Canned Bacon Has Survived Warfare, Space, And More

In 1914, when the arctic explorer Ernest Shackleton began preparing for what turned out to be a harrowing and disastrous two-year expedition to reach the South Pole, among the provisions he and his crew took with them were nearly 1,500 pounds of canned bacon. During the voyage that included their ship being trapped in ice and crushed, Shackleton and his men took refuge in their meals amid slowly dwindling food supplies.


Shackleton wasn't the only person to crave that salty, smoky comfort food. There's a scientific reason why bacon tastes good with everything: Umami, saltiness, and fat, which makes it a food item like no other. Besides Antarctica, canned bacon has endured two World Wars and outer space only to become relegated to the shelves of survivalists and others focused on emergency preparedness. But once, canned bacon was a widely available food item popular during a time when food safety and preservation was in its infancy .

Canned bacon through the years

Today, we have the advantage of refrigerators and freezers to keep our bacon around longer. In fact, that fresh package of bacon in your fridge can last, if opened, about a week. But before artificial refrigeration came along, preserving food was a real challenge. Commercial bacon production began in the 1770s in England, but it took the indefatigable work of a Frenchman, Nicolas Appert, who spent nearly a decade and a half perfecting the art of canning meat and other perishable foods at the turn of the 19th century, to make it possible for the birth of canned bacon. While it's unclear who first sold this product, by 1876,"tinned bacon" was being advertised for sale in the Australian newspaper The Sydney Morning Herald. By 1909, the American company Swift Meats was selling jarred bacon, promising potential customers that each slice was perfectly prepared.

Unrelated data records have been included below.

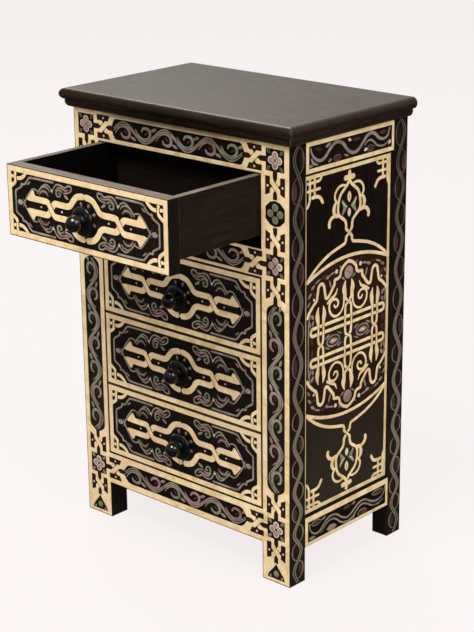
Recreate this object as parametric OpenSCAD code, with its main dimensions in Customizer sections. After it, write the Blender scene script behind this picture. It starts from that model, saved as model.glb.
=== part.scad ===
// Four-drawer nightstand of painted wood, with its top drawer standing open.
// Lengths are millimetres. X runs to the right, Y runs to the back and Z is up.
// Z = 0 is the floor, and the origin is the centre of the space on the floor
// that the piece takes with its top drawer open.

/* [Carcass] */
// Width of the carcass across the posts
body_w = 420; // [370:5:520]
// Depth of the carcass across the posts
body_d = 258; // [254:2:340]
// Width of a front post on the front
front_post_w = 52; // [42:1:64]
// Depth of a front post on the side
front_post_d = 33; // [28:1:40]
// Width of a back post on the back
back_post_w = 28; // [26:1:36]
// Depth of a back post on the side
back_post_d = 31; // [26:1:36]
// Thickness of the front and side rails
rail_t = 20; // [18:1:24]
// Height of the bottom front rail's lower edge above the floor
apron_z = 58; // [40:1:90]
// Height of the bottom front rail
bottom_rail_h = 52; // [36:1:70]
// Height of one drawer place below the middle rail
drawer_pitch = 115.5; // [105:0.5:140]
// Height of the middle front rail
middle_rail_h = 42; // [32:1:60]
// Height of the top drawer's place
top_opening_h = 104; // [98:1:130]
// Height of the top front rail that shows below the moulding
top_rail_h = 45; // [32:1:60]

/* [Sides and back] */
// Height of the bottom side rail's lower edge above the floor
side_apron_z = 52; // [36:1:90]
// Height of the bottom side rail
side_bottom_rail_h = 46; // [34:1:64]
// Height of the top side rail that shows below the moulding
side_top_rail_h = 44.5; // [32:0.5:60]
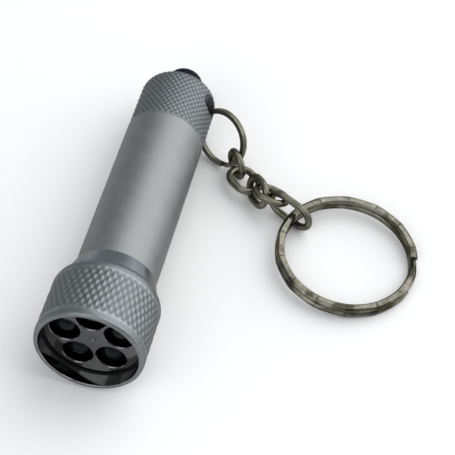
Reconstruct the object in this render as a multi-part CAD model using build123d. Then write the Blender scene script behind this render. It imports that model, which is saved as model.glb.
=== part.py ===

By World War I (1914 to 1918), canned bacon had become standard rations for soldiers, although the product didn't win any prizes. One British soldier recalled it being "cold and greasy" (via the Imperial War Museum), and it remained equally unpopular during World War II. The U.S. Army made strides to improve the taste of canned bacon for its soldiers through a new method that prevented the fat in the bacon from yellowing, which was found to be unappetizing. 

Canned bacon went to outer space in 2016

The first meal eaten on the Moon included bacon. But the Apollo 11 crew's lunar breakfast was dehydrated bacon squares rather than what we earthbound eaters are used to. While it may not sound all that appetizing, the astronauts were happy to have this taste of home. By 2015, astronaut fare had improved a bit. British astronaut Tim Peake from the European Space Agency worked with U.K. celebrity chef Heston Blumenthal on the meals he would be consuming during his stay on the International Space Station, including a canned bacon sandwich.


Blumenthal had a hard time creating the sandwich because of restrictions related to space travel like no bread crumbs and a mandatory two-hour cooking time at 284 degrees Fahrenheit to kill off any potential bacteria. "It looked disgusting, I have to say, but it tasted delicious," Peake told the Chris Evans Breakfast Show of his canned bacon sandwich. "And the smell!" While canned bacon has quite a history, it's no longer ubiquitous, but is still available as emergency rations, with Yoders being a popular brand in the U.S. In Japan, the snack company Kokubun makes canned bacon with different flavors including honey mustard — it's a far cry from where canned bacon first began.